Is every marriage “made in heaven?”
An attitude of “other-mindedness” is more difficult to maintain in marriage than in less intimate relationships. Ideally, your mate will be spiritually refined enough to appreciate and reciprocate in kind. Unfortunately, however, many couples are not so evenly matched, especially if the quest for God comes late in marriage or to one partner alone. What are you to do, if your partner simply doesn’t share your spiritual zeal?
Where understanding in these matters is not mutual, it is important never to attempt to “convert” your mate. Offer selfless love, instead. If a change is ever to come, it will be more likely to come as a result of your quiet example than of your admonishments, nagging or otherwise.

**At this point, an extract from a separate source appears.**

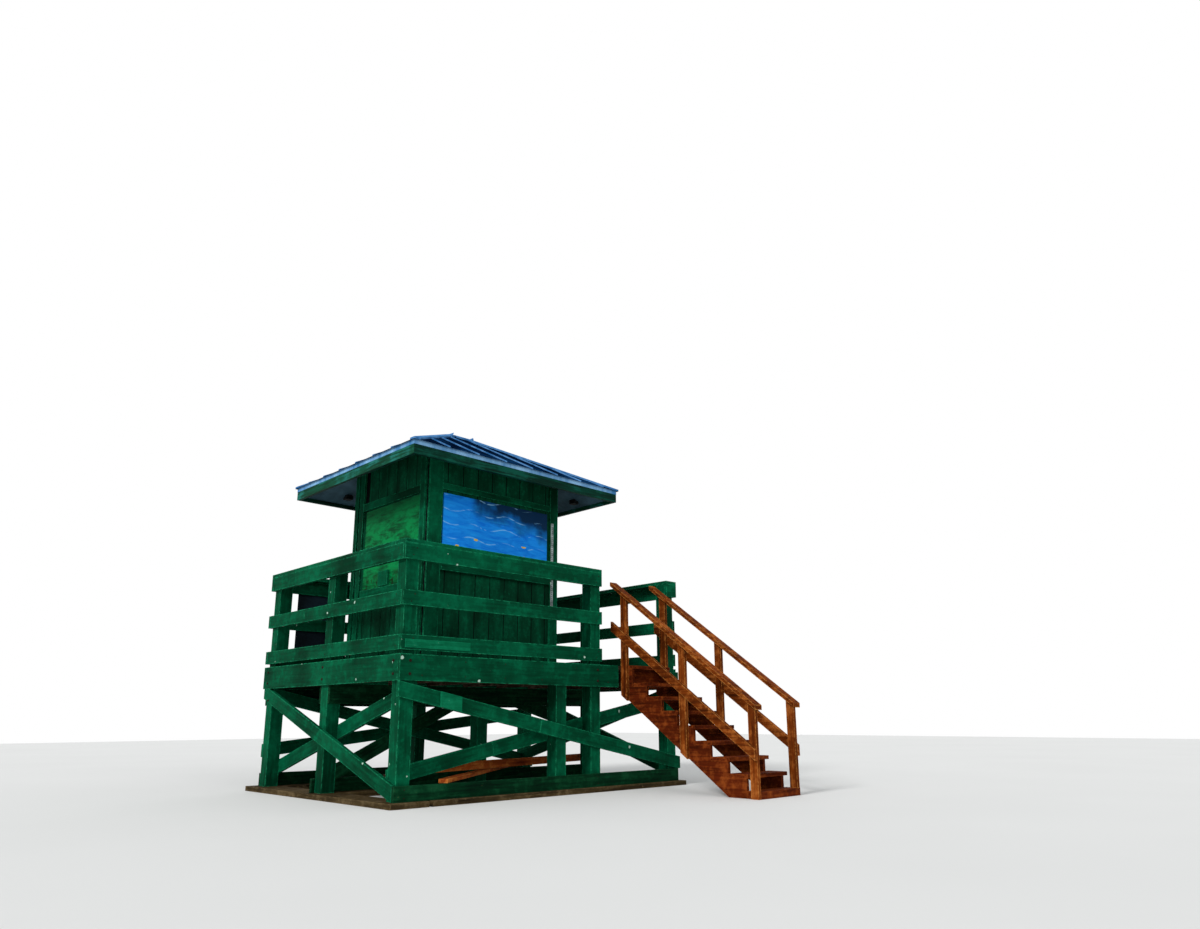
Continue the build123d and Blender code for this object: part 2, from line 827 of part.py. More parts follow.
def raked_board(front, back, height, slope, depth, x0, x1):
    """A board that follows the stair, plumb at both ends, by its height in line with the deck."""
    drop = plumb_depth(depth, slope)
    low, high = height + slope * front, height + slope * back
    return side_outline([(front, low), (back, high), (back, high - drop), (front, low - drop)],
                        x0, x1)


def stair_rails(outer, direction, handrail_rise, mid_rail_rise):
    """Flat handrail on the posts and a middle rail on their outer faces."""
    rail_inner = outer + direction * board
    cap_inner = outer + direction * handrail_width
    cap = raked_board(-handrail_front, handrail_back, deck_top + handrail_rise, handrail_slope,
                      board, min(outer, cap_inner), max(outer, cap_inner))
    middle = raked_board(-foot_board_front, stair_mid_rail_back, deck_top + mid_rail_rise,
                         stair_mid_rail_slope, width_four,
                         min(outer, rail_inner), max(outer, rail_inner))
    return [cap, middle]


def make_near_stair_rails():
    return stair_rails(stair_place - 2 * board, 1, near_handrail_rise, near_mid_rail_rise)


def make_far_stair_rails():
    return stair_rails(stair_end + 2 * board, -1, far_handrail_rise, far_mid_rail_rise)


def make_foot_board():
    """The timber at the foot of the stair, between the newels."""
    back = tread_front(tread_count - 1) + nosing
    return [block(stair_place, stair_end + tread_overhang, -foot_board_front, back,
                  0, tread_top(tread_count))]


def make_loose_boards():
    """Spare boards that lie across the sills under the deck."""
    y0, y1 = -loose_board_lap, middle_row + loose_board_lap
    return [plan_outline([(start, y0), (start + loose_board_width, y0),
                          (end + loose_board_width, y1), (end, y1)], sill_top, sill_top + board)
            for start, end in loose_boards]


pieces = {
    "ground_planks": make_ground_planks(),
    "front_posts": make_front_posts(),
    "middle_posts": make_middle_posts(),
    "back_posts": make_back_posts(),
    "sills": make_sills(),
    "front_braces": make_front_braces(),
    "back_braces": make_back_braces(),
    "left_braces": make_left_braces(),
    "right_braces": make_right_braces(),
    "middle_beam": make_middle_beam(),
    "deck_joists": make_deck_joists(),
    "deck_boards": make_deck_boards(),
    "deck_fascias": make_deck_fascias(),
    "landing_header": make_landing_header(),
    "landing_fascia": make_landing_fascia(),
    "landing_edge": make_landing_edge(),
    "front_railing": make_front_railing(),
    "left_railing": make_left_railing(),
    "back_railing": make_back_railing(),
    "right_railing": make_right_railing(),
    "back_panel": make_back_panel(),
    "front_wall": make_front_wall(),
    "back_wall": make_back_wall(),
    "left_wall": make_left_wall(),
    "right_wall": make_right_wall(),
    "corner_trims": make_corner_trims(),
    "window_trims": make_window_trims(),
    "front_shutter": make_front_shutter(),
    "left_shutter": make_left_shutter(),
    "back_shutter": make_back_shutter(),
    "door": make_door(),
    "door_trim": make_door_trim(),
    "door_hardware": make_door_hardware(),
    "roof_deck": make_roof_deck(),
    "eave_boards": make_eave_boards(),
    "drip_edge": make_drip_edge(),
    "roof_metal": make_roof_metal(),
    "roof_ribs": make_roof_ribs(),
    "hip_caps": make_hip_caps(),
    "perforated_strip": make_perforated_strip(),
    "stair_stringers": make_stair_stringers(),
    "stair_treads": make_stair_treads(),
    "stair_posts": make_stair_posts(),
    "near_stair_rails": make_near_stair_rails(),
    "far_stair_rails": make_far_stair_rails(),
    "foot_board": make_foot_board(),
    "loose_boards": make_loose_boards(),
}

solids = {name: [solid for shape in shapes for solid in shape.solids()]
          for name, shapes in pieces.items()}
whole = Compound([solid for group in solids.values() for solid in group]).bounding_box()
to_base_centre = Pos(-whole.center().X, -whole.center().Y, -whole.min.Z)
for name, group in solids.items():
    export_step(Compound([to_base_centre * solid for solid in group]), f"parts/{name}.step")
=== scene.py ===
# A lifeguard tower for the beach: worn paint, timber and metal for its pieces, and the finer boards,
# nails, bolts and small fittings on them. Every length is in metres, in the frame of the tower.

import math

import bmesh
import bpy
from mathutils import Matrix, Vector


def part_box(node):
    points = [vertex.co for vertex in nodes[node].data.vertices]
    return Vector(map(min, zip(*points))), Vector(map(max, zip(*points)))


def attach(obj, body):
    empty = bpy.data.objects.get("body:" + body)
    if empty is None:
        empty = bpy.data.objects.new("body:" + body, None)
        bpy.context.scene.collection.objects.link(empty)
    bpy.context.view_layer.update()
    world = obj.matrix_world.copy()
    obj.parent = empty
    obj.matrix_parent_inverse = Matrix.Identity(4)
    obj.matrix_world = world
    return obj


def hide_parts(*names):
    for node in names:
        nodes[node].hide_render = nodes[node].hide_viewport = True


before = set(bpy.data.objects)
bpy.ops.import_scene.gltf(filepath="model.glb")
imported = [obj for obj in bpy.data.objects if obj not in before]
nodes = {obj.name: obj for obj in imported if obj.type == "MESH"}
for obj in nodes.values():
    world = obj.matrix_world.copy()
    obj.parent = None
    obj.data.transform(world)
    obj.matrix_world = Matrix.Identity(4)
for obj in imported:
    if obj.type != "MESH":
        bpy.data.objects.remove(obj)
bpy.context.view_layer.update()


def place(name):
    """Lowest and highest corner of a node of the tower."""
    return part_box(name)


# Colours


def paint(code):
    """A colour written as a web code, in the linear values that a shader takes."""
    channels = [int(code[i:i + 2], 16) / 255 for i in (0, 2, 4)]
    linear = [c / 12.92 if c <= 0.04045 else ((c + 0.055) / 1.055) ** 2.4 for c in channels]
    return (*linear, 1.0)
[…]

Not every marriage is made in heaven, theological claims to the contrary notwithstanding. When a duty conflicts with a higher duty, it ceases to be a duty. Mankind’s highest duty is to seek God, and truth. A marriage that gives this ideal a secondary place, in the name of a merely human compromise, is destined for failure on both levels, human and divine.
Life is always a compromise between our subjective expectations and objective realities. Any compromise we make, however, should be adjusted to our principles, not our principles to the compromise.
Which path is better?
It is more difficult, in some ways, to live a life of spiritual dedication within the home than living alone, or within the walls of a monastery. It is also easier to see one’s work as spiritual when it is given the outward clothing of some spiritual cause.
However, since the ultimate goal of spiritual striving is to rise above egoic involvement in the realization of union with God, the goal of the householder devotee cannot be radically different in any respect from that of the monk or nun. Which path is better: that of the householder or the renunciate? The choice must be left to the individual. Human nature is too varied to admit of absolute rules.